Alice Macdonald also claimed that Almeria had a daughter, Louisa, by the Duke of Gloucester, who at Christmas 1799 was abducted by Godfrey Macdonald (subsequently Godfrey Bosville-Macdonald, 3rd Baron Macdonald of Slate), he having seen her at Esher, they going to Ireland and marrying ‘by mutual consent’.[5] They had three children and then in 1803, when she was again pregnant, they married by licence of the Archdeacon of Norwich dated the same day at St Gregory, Norwich, 29 December 1803; she appears in the marriage allegation and bond as Louisa Maria LacCoast. The handwriting of the entry in the register is again ‘LacCoast’ with her signature as ‘Laccoast’.[6] Why she married in this surname is not explained. The register entry includes the standard wording ‘married in this Church’ but Alice Macdonald says, ‘The entry in the Register of the Church does not say whether they were married actually in church or not’.[7]
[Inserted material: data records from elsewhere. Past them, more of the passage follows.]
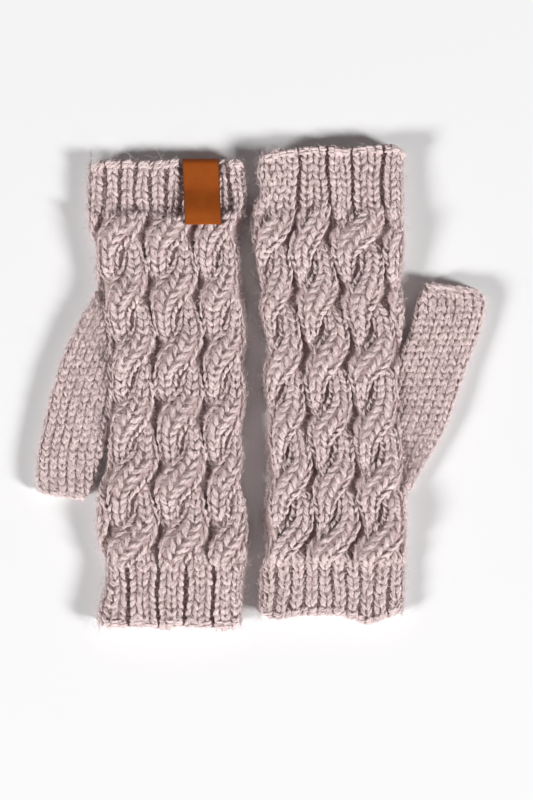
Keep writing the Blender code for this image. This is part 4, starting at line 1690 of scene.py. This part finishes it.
@dataclass
class Halo:
    """Loose hairs of wool that stand out of the knitting, in mm.

    Args:
        plan: The mitt.
        finishes: Its finishes.
        radius: Half a hair's thickness, and girths the least and the most of it, as shares.
        long_share: How many run and stand further than the rest, as a share.
        edge_share: How many of the hand's stand at its side edges, as a share.
        reach: The shape and the scale of the spread of its length, and its least length.
        rise: The shape and the scale of the spread of its height.
        label_clear: How far roots keep from the label, beside it and beyond its end.
    """

    plan: MittPlan
    finishes: Finishes
    body_hairs: int = 24000
    thumb_hairs: int = 5000
    radius: float = 0.062
    girths: tuple[float, float] = (0.7, 1.25)
    long_share: float = 0.10
    long_reach: float = 1.6
    long_rise: float = 3.6
    edge_share: float = 0.19
    edge_wrap: float = 0.03
    wrap: float = 0.07
    thumb_wrap: float = 0.08
    end_inset: float = 0.5
    thumb_start: float = 3.0
    bend: float = 0.9
    reach: tuple[float, float, float] = (3.0, 0.7, 1.0)
    rise: tuple[float, float] = (1.3, 0.45)
    root: float = -0.2
    arch: float = 0.45
    highest: float = 5.0
    label_clear: tuple[float, float] = (1.5, 2.5)

    def build(self, hand: Hand, thumb: Thumb) -> list[bpy.types.Object]:
        """Scatter the hairs.

        Args:
            hand: The hand they stand on.
            thumb: The thumb they stand on.

        Returns:
            The two pieces.
        """
        rng = np.random.default_rng(HALO_SEED + int(self.plan.turn))
        lay = hand.lay
        along = rng.uniform(self.end_inset, lay.length - self.end_inset, self.body_hairs)
        share = rng.uniform(-self.wrap, 1.0 + self.wrap, self.body_hairs)
        fringe = rng.random(self.body_hairs) < self.edge_share
        at_edge = np.round(share) * (1.0 + 2.0 * self.edge_wrap) - self.edge_wrap
        share = np.where(fringe, at_edge, share)
        outer = lay.outer_side(along)
        across = outer + share * (lay.thumb_side(along) - outer)
        free = self.beside_label(across, along)
        body = self.scatter(lay.on_relief, across[free], along[free], rng)
        last = thumb.travel[-1] - self.end_inset
        travel = rng.uniform(self.thumb_start, last, self.thumb_hairs)
        width = thumb.section(travel)[2]
        from_outer = rng.uniform(-self.thumb_wrap, 1.0, self.thumb_hairs) * width
        tips = self.scatter(thumb.upper, from_outer, travel, rng)
        return [
            body.knit("halo", self.plan, self.finishes.hair),
            tips.knit("thumb_halo", self.plan, self.finishes.hair),
        ]

    def beside_label(self, across: Array, along: Array) -> Array:
        """Which places lie well clear of the label."""
        aside, beyond = self.label_clear
        clear = beside_label(across - LABEL_LEAN * along, aside) | (along > LABEL_LEAF + beyond)
        return clear | (self.plan.notch == 0.0)

    def scatter(
        self, surface: Surface, across: Array, along: Array, rng: np.random.Generator
    ) -> YarnBatch:
        """Lay one hair at each place, each on a bent course of its own.

        Args:
            surface: The side of the cloth that they lie on.
            across: The places across.
            along: The places along.
            rng: The source of the differences between hairs.

        Returns:
            The batch of hairs.
        """
        batch = YarnBatch(Gauge.HAIR, rng)
        share = batch.stations
        count = len(across)
        turn = rng.uniform(0.0, 2.0 * pi, (count, 1))
        bend = rng.normal(0.0, self.bend, (count, 1))
        long = rng.random((count, 1)) < self.long_share
        spread, scale, least = self.reach
        reach = rng.gamma(spread, scale, (count, 1)) + least
        reach = reach * np.where(long, self.long_reach, 1.0) * share
        heading = turn + bend * share
        raised = rng.gamma(*self.rise, (count, 1)) * np.where(long, self.long_rise, 1.0)
        raised = np.minimum(raised, self.highest)
        lift = self.root + raised * np.sin(0.5 * pi * share) + self.arch * np.sin(pi * share)
        path = surface(
            across[:, None] + reach * np.cos(heading),
            along[:, None] + reach * np.sin(heading),
            lift,
        )
        outward = np.broadcast_to(np.array((0.0, 0.0, 1.0)), path.shape)
        girth = self.radius * rng.uniform(*self.girths, count)
        batch.lay(path, outward, girth, girth)
        return batch


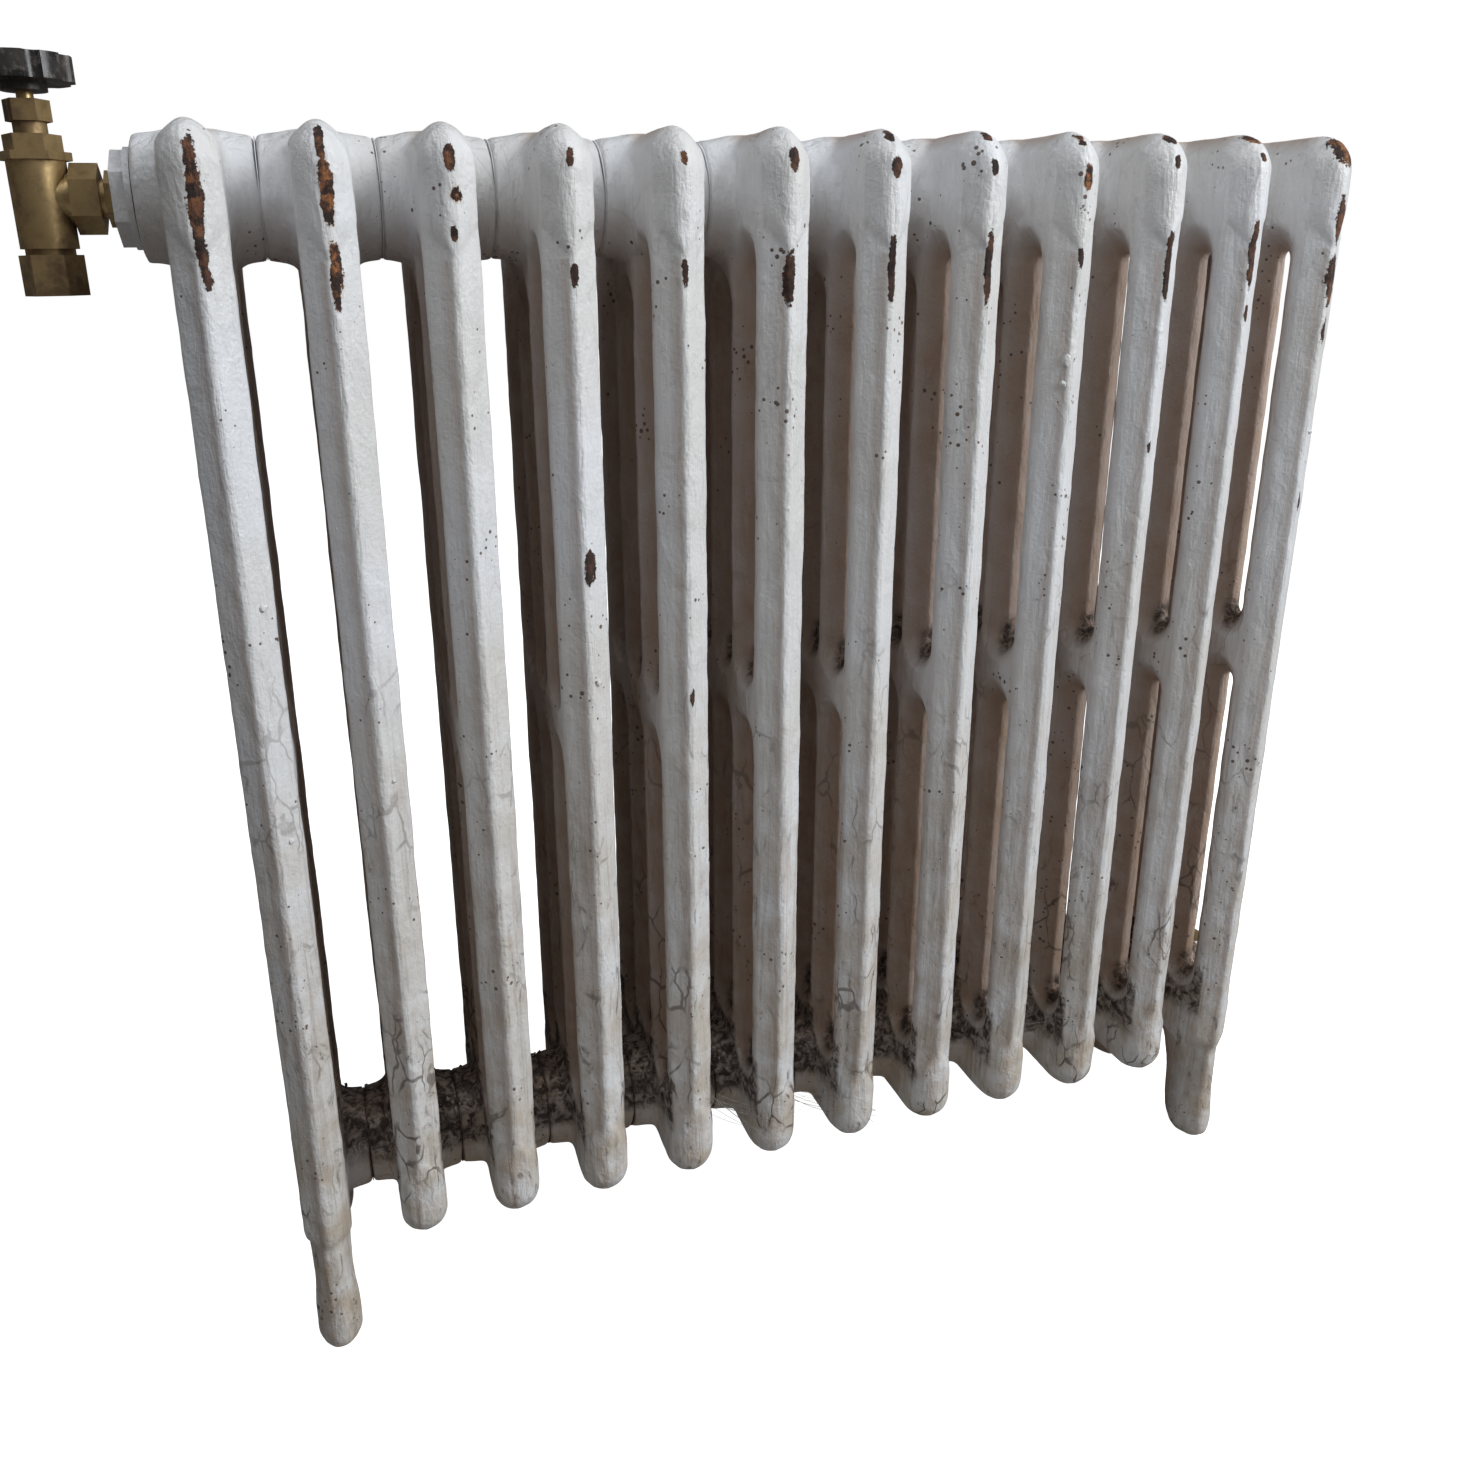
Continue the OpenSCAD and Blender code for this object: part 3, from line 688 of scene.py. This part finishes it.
def old_white_paint():
    """Old white gloss on iron: chipped to the rust, cracked, dusty, dirty and with painted shade
    in the hollows and under the upper hubs.
    """
    made, tree, shader, place = material("old_white_paint")
    loss = attribute(tree, "paint_loss")
    orange = attribute(tree, "orange_rust")
    hollow_shade_and_dirt = attribute(tree, "hollow_shade_and_dirt")
    dirt = attribute(tree, "dirt")
    low = attribute(tree, "low_grime")
    runs = placed(tree, RUNS, Vector=place)

    # the paint itself: white, yellowed lower down, streaked and smudged
    broad = noise_node(tree, place, 9, 3)
    patch = noise_node(tree, place, 38, 5, 0.62)
    paint = mixed(tree, ramp(tree, broad, 0.3, 0.7), (0.79, 0.80, 0.83), (0.72, 0.71, 0.70))
    brushed = math_node(tree, "MULTIPLY", runs["Tone"], 0.14)
    paint = mixed(tree, brushed, paint, (0.60, 0.58, 0.55))
    aged = math_node(tree, "MULTIPLY", low, ramp(tree, patch, 0.3, 0.72), True)
    paint = mixed(tree, math_node(tree, "MULTIPLY", aged, 0.9), paint, (0.45, 0.36, 0.255))
    trails = noise_node(tree, stretched(tree, place, (190, 190, 9)), 1, 5, 0.62, 0.6)
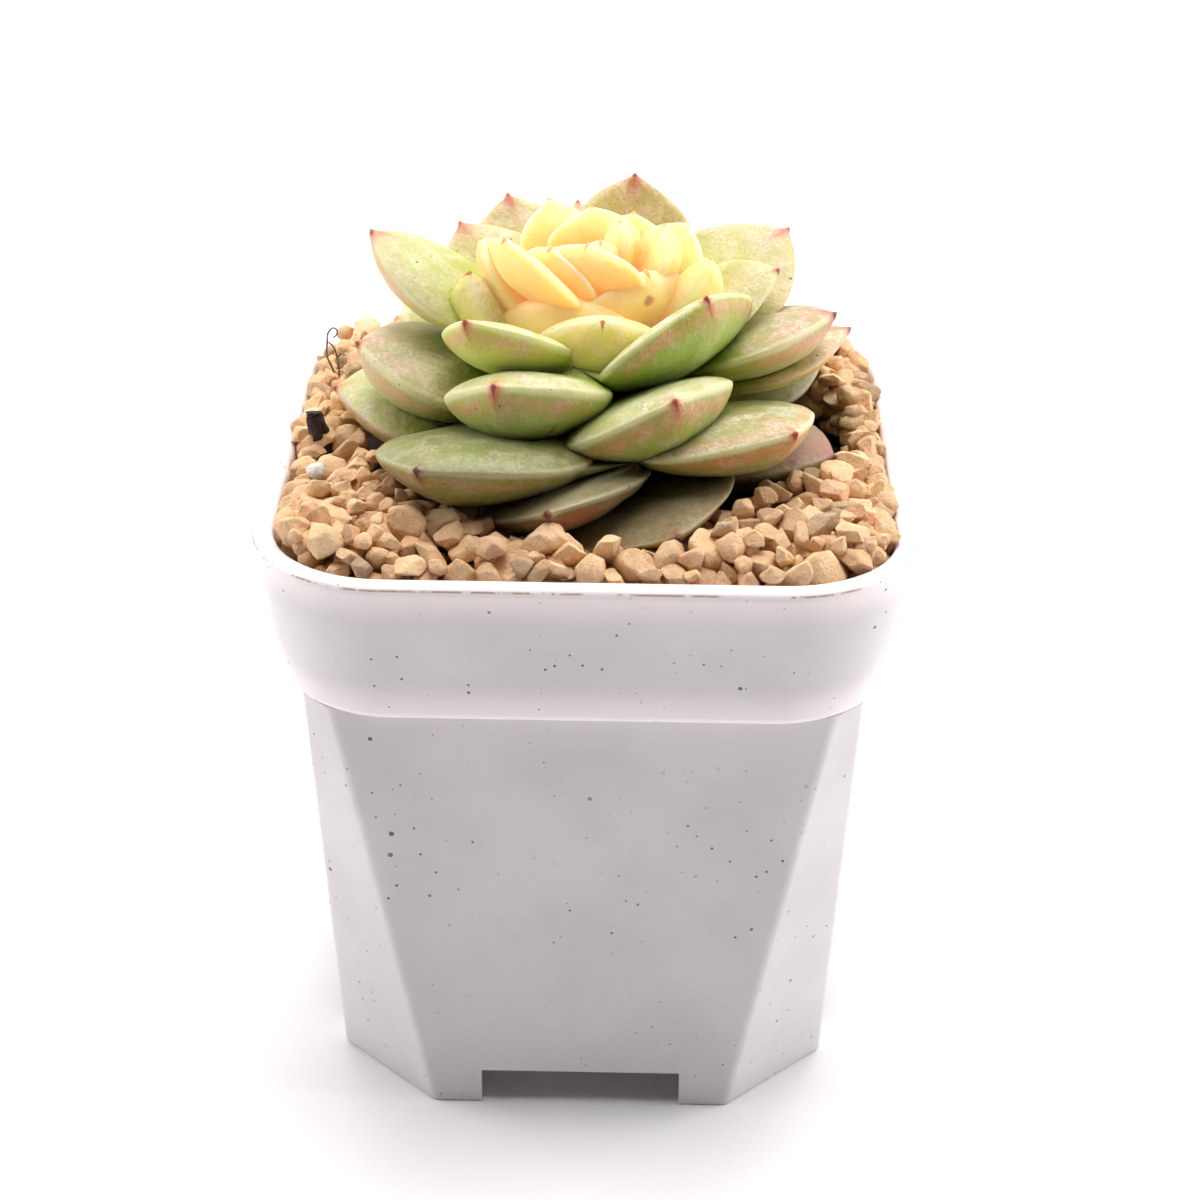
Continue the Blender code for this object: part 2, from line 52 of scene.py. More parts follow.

The late Professor Arthur Aspinall equated Louisa Maria LacCoast with ‘Miss Lacoste’ an attendant on Caroline, Princess of Wales, mentioned in a letter from the Earl of Moira to the Prince of Wales dated June 1796 in which the Duke of York is mentioned as not thinking it politic to dismiss her.[8] If this is the same person she would have been aged about 14 in 1796. The Duke of York had a popular Groom of the Chamber called Lacoste from 1789 to 1813 but no connection between him and Louisa has been shown.

In a formal declaration made about their marriage before the Provost of Annan on 26 October 1807 Louisa, without mentioning the name LacCoast, described herself as ‘Mrs Louisa Maria Edsir’, saying that she and Godfrey were ‘engaged and betrothed to each other as husband and wife in Christmas week 1799, and from that period understood themselves to be married persons’[9] Godfrey Macdonald’s wife Louisa Maria had in fact for many years been described in printed peerages as the ‘daughter of Farley Edsir, Esq.’, and she was so described in Godfrey Macdonald’s obituary in 1832, in her own obituary in 1835 and in the above-mentioned daughter’s obituary in 1839, as well as in the Gentleman's Magazine, in Edmund Lodge’s Peerage of the British Empire in 1837 and in Burke’s Peerage in 1901.[10]

Alice Macdonald says that Louisa had initially been adopted by and taken the surname of one Farley Edsir a steward to the Duke of Gloucester and tenant of a dairy farm near Hampton Court.[11] She says that Louisa believed that she was born 6 January 1782 and that her ‘birth’ was entered incorrectly under the date 4 February 1781 in the baptismal register of Leatherhead, Surrey, where an entry in 1781 reads ‘Maria D. of Farley & Mary Edsar – Febry 4’. She seems to be suggesting some later interpolation but searches show that Maria was the eighth of ten children baptised to Farley and Mary Edsor, Edsar or Edser, seven at Stoke d’Abernon between 1766 and 1780 and then three at Leatherhead between 1781 and 1787. Farley Edser, a labourer unable to sign his name, had married Mary Rampton at Stoke D’Abernon, Surrey (between Esher and Leatherhead) on 15 May 1766 and was buried at Esher, Surrey, 17 March 1811. His wife Mary was buried at Esher from Chelsea, aged 72, in 1815. Mrs Davidson of Tulloch had apparently claimed to have seen a paper signed by Mary Edser after the death of the Duke of Gloucester in 1805 to the effect that Louisa Maria was ‘not her child, but of great parents’[12] words which echo those that Farley is alleged to have used to Godfrey Macdonald when he asked permission to marry the girl in 1799.[13] Alice Macdonald admitted that 'there is no evidence that her 'great' parents ever took the smallest notice of her'.[14]

No evidence has been produced to show a link between Almeria Carpenter and the child baptised Edser, or to the attendant Lacoste and the LacCoast who became Mrs Macdonald and was later said to have been an Edsir. The evidence indicates that Louisa was Farley Edser’s legitimate child.[15]

References

Notes and References

  1. Book: Charles Watkins. Ben Cowell. Uvedale Price (1747-1829): Decoding the Picturesque. 2012. Boydell Press. 978-1-84383-708-4. 36–37.
  2. http://www.oxforddnb.com/index/101046957/Almeria-Carpenter Almeria Carpenter
  3. Alice Bosville Macdonald of the Isles, A romantic chapter in family history (1911) 6-7.
  4. Macdonald (1911) 9-10.
  5. Macdonald (1911) 11.
  6. Marriage Register, Entry 109, Page 73.
  7. Macdonald (1911) 15
  8. The correspondence of George, Prince of Wales, 1770-1812, iii (1965) 235.
  9. Macdonald (1911) 41
  10. The Complete Peerage, viii (1932) page 340
  11. Macdonald (1911) 7.
  12. Macdonald (1911) 18.
  13. Madonald (1911) 7.
  14. Macdonald (1911)19.
  15. Anthony Camp, Royal Mistresses and Bastards, 1714-1936 (2007) 104-111.